» **Exercise goal**: Please find all lines in the data that hold the string "right" and copy them.

» **Source material**:
*-*-*
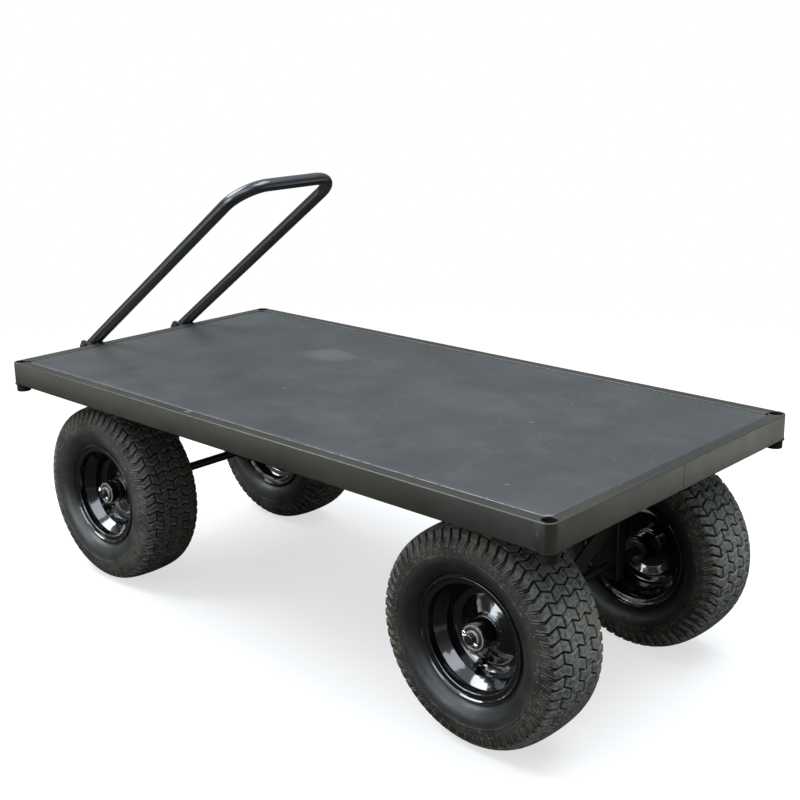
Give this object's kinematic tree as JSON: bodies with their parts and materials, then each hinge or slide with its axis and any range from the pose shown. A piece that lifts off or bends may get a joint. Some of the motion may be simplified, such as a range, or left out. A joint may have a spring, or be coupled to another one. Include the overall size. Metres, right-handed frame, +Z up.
*-*-*
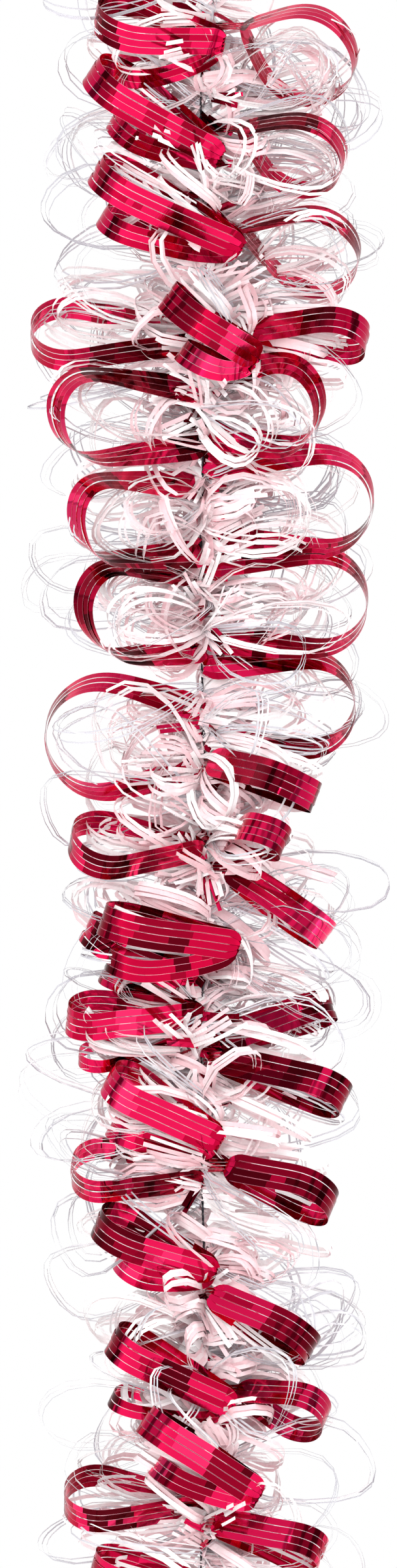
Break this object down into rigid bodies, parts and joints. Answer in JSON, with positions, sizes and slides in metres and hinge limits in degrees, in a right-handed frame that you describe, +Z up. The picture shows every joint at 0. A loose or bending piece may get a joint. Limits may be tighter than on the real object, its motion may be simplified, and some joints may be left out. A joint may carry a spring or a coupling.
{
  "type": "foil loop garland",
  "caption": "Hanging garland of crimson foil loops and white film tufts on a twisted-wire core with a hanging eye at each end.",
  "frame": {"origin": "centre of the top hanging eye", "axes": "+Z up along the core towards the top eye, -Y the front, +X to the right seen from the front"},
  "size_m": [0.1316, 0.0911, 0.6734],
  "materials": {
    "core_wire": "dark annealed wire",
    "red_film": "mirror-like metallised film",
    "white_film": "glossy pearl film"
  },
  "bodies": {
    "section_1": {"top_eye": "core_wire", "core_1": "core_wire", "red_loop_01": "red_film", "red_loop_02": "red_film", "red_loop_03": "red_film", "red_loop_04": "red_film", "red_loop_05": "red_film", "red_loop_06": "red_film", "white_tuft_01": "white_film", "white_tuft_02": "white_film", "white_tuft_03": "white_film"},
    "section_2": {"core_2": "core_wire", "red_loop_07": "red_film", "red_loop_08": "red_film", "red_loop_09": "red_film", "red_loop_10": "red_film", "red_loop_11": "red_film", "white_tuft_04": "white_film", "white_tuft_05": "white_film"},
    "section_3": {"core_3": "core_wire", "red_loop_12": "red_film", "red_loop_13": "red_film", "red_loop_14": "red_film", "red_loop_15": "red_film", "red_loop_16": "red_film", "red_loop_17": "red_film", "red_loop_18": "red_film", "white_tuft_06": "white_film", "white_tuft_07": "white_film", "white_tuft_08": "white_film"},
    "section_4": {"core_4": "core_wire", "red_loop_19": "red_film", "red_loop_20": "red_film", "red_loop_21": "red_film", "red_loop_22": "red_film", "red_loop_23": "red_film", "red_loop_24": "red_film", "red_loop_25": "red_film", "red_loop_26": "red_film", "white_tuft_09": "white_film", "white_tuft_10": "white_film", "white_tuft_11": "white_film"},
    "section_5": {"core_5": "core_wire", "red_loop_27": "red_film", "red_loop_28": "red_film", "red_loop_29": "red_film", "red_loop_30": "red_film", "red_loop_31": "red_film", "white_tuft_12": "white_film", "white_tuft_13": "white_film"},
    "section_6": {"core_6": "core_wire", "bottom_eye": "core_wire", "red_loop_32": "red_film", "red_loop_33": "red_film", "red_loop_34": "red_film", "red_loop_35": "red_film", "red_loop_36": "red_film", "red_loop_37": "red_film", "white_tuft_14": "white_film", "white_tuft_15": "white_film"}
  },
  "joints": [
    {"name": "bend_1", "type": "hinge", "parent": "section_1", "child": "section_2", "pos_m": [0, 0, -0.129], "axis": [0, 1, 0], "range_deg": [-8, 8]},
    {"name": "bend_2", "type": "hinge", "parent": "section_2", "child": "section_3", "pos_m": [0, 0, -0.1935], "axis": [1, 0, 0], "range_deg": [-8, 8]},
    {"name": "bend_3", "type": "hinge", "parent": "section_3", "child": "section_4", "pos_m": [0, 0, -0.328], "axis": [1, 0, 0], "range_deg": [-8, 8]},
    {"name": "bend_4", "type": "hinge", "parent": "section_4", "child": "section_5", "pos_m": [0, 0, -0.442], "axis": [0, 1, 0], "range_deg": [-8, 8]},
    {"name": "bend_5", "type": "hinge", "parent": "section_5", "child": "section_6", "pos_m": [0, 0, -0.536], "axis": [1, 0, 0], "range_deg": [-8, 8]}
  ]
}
*-*-*
» **Solution for this exercise**:
Give this object's kinematic tree as JSON: bodies with their parts and materials, then each hinge or slide with its axis and any range from the pose shown. A piece that lifts off or bends may get a joint. Some of the motion may be simplified, such as a range, or left out. A joint may have a spring, or be coupled to another one. Include the overall size. Metres, right-handed frame, +Z up.
Break this object down into rigid bodies, parts and joints. Answer in JSON, with positions, sizes and slides in metres and hinge limits in degrees, in a right-handed frame that you describe, +Z up. The picture shows every joint at 0. A loose or bending piece may get a joint. Limits may be tighter than on the real object, its motion may be simplified, and some joints may be left out. A joint may carry a spring or a coupling.
  "frame": {"origin": "centre of the top hanging eye", "axes": "+Z up along the core towards the top eye, -Y the front, +X to the right seen from the front"},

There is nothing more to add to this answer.